Batter (based on a 17thC recipe)
2 large eggs
120g plain flour
salt and pepper
12 chipolata sausages.
kitchen paper or clean teatowel
- Turn on your slow cooker to High to heat up.
- Colour one side of your sausages in a pan. Set aside.
- Put the eggs, flour and milk into an appropriate container and whisk into a batter (I use a stick blender).
- Season with salt and pepper.
- Stir in your herbs and/or onion if using.
- Brush the inside of your slow cooker with some of the sausage fat. Remember to include the sides for when the batter puffs up.
- Arrange your sausages coloured side upwards. I like to use chipolata sausages because they cover the bottom of the slow cooker more densely than regular-sized sausages.

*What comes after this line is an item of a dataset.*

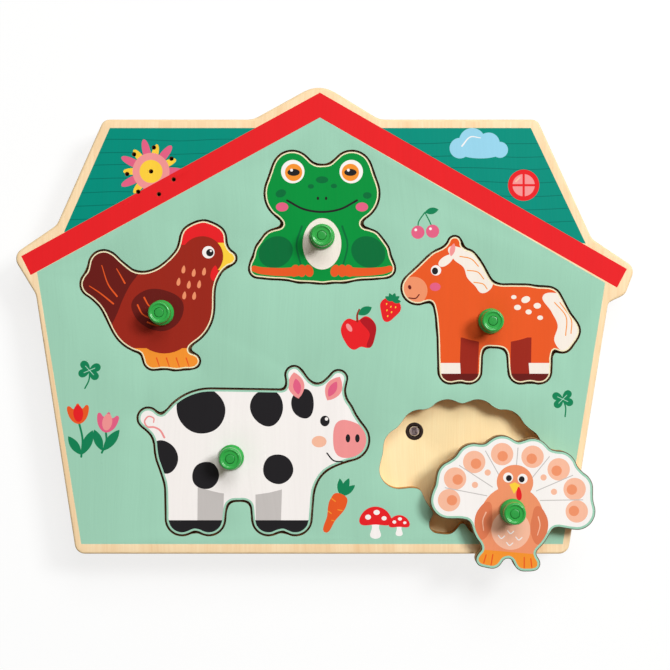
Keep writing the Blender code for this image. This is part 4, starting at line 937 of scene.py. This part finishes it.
def turkey_print():
    """A pale turkey seen from the front: a fan of feathers round a peach body."""
    turns = np.linspace(-6.0, 186.0, 8)
    tips = [oval(x, y, 5.4) for x, y in round_fan(turns, 31.0, 22.6)]
    eyes = [oval(x, y, 2.5) for x, y in round_fan(turns, 29.6, 21.6)]
    dots = [oval(x, y, 1.5) for x, y in round_fan(turns[[1, 2, 5, 6]], 20.5, 16.6)]
    between = (turns[1:] + turns[:-1]) / 2
    seams = strokes(0.45, None, *zip(round_fan(between, 13.0, 10.0),
                                     round_fan(between, 33.5, 25.6)))
    wings = both_sides(soft([(11.5, -1.5), (16.4, -5.6), (17.6, -13.0), (13.6, -20.0),
                             (9.8, -15.0), (9.6, -7.0)][::-1]))
    plumes = both_sides(stroke([(12.6, -6.6), (13.8, -10.6), (13.0, -15.4)], 0.6, 0.4))
    down = [stroke([(x - 1.5, y), (x, y - 1.3), (x + 1.5, y)], 0.5) for x, y in
            [(0, -14.5), (-4.2, -17.2), (4.2, -17.2), (0, -20.2)]]
    toes = both_sides(stroke([(7.6, -26.6), (8.0, -31.6)], 0.6)) + both_sides(
        stroke([(10.8, -27.0), (11.6, -31.0)], 0.6))
    return (inked("pale peach", *tips) + inked("peach", *eyes) + inked("pale peach", *dots)
            + inked("grey", *seams)
            + inked("peach", block(-17, -26, 17, -17), oval(0, -9.5, 15.6, 16.8))
            + inked("amber", block(-20, -40, 20, -24.6)) + inked("orange", *toes)
            + inked("pale peach", oval(0, -14.0, 9.4, 9.6)) + inked("white", *down)
            + inked("clay", *wings) + inked("pale peach", *plumes)
            + inked("peach", oval(0, 9.0, 8.8, 8.4))
            + inked("white", *both_sides(oval(3.5, 11.0, 2.4)))
            + inked("black", *both_sides(oval(3.1, 10.7, 1.4, 1.5)))
            + inked("yellow", np.array([(-2.6, 7.8), (0, 3.4), (2.6, 7.8), (0, 9.0)]))
            + inked("red", petal(1.9, 7.0, 6.6, 3.2, -82)))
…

- Gently pour the batter between the sausages, trying to keep them from rolling over, although it’s easy to turn them back if this does happen.
- Lay a double-thickness of kitchen roll over the top of your slow cooker and clamp it in place with the lid.
- Set a timer for 2 hours and NO PEEKING!
- When the time is up, remove the Toad from the slow cooker to a dish or board, and cut into serving pieces.
- Serve with salad and/or vegetables and/or gravy.
- DejaFood: If you have any leftover Toad, it reheats well. Wrap in foil and put into a 200°C, 180°C Fan oven for 10 minutes.
¹ “Pudding-Pye-Doll, the dish called toad-in-a-hole, meat boiled in a crust. Norf.” Francis Grose · A provincial glossary, with a collection of local proverbs, and popular superstitions · 1st edition, 1787.
² A general history of the stage; (more particularly the Irish theatre) from its origin in Greece down to the present time. (1749), by William Rufus Chetwood, printed by E. Rider, for the author, and sold by Messrs. Ewing, Wilson, Esdall, and James, in Dublin, and Mr. Sullivan in Cork, Dublin, p183.
³ Sidebar: Hannah Glasse’s 1747 book The Art of Cookery contains a recipe for Pigeons In A Hole³, which is definitely a related dish:
The art of cookery, made plain and easy; which far exceeds any thing of the kind ever yet published. (1747), Hannah Glasse, printed for the author; and sold at Mrs. Ashburn’s, a China-Shop, London, p46.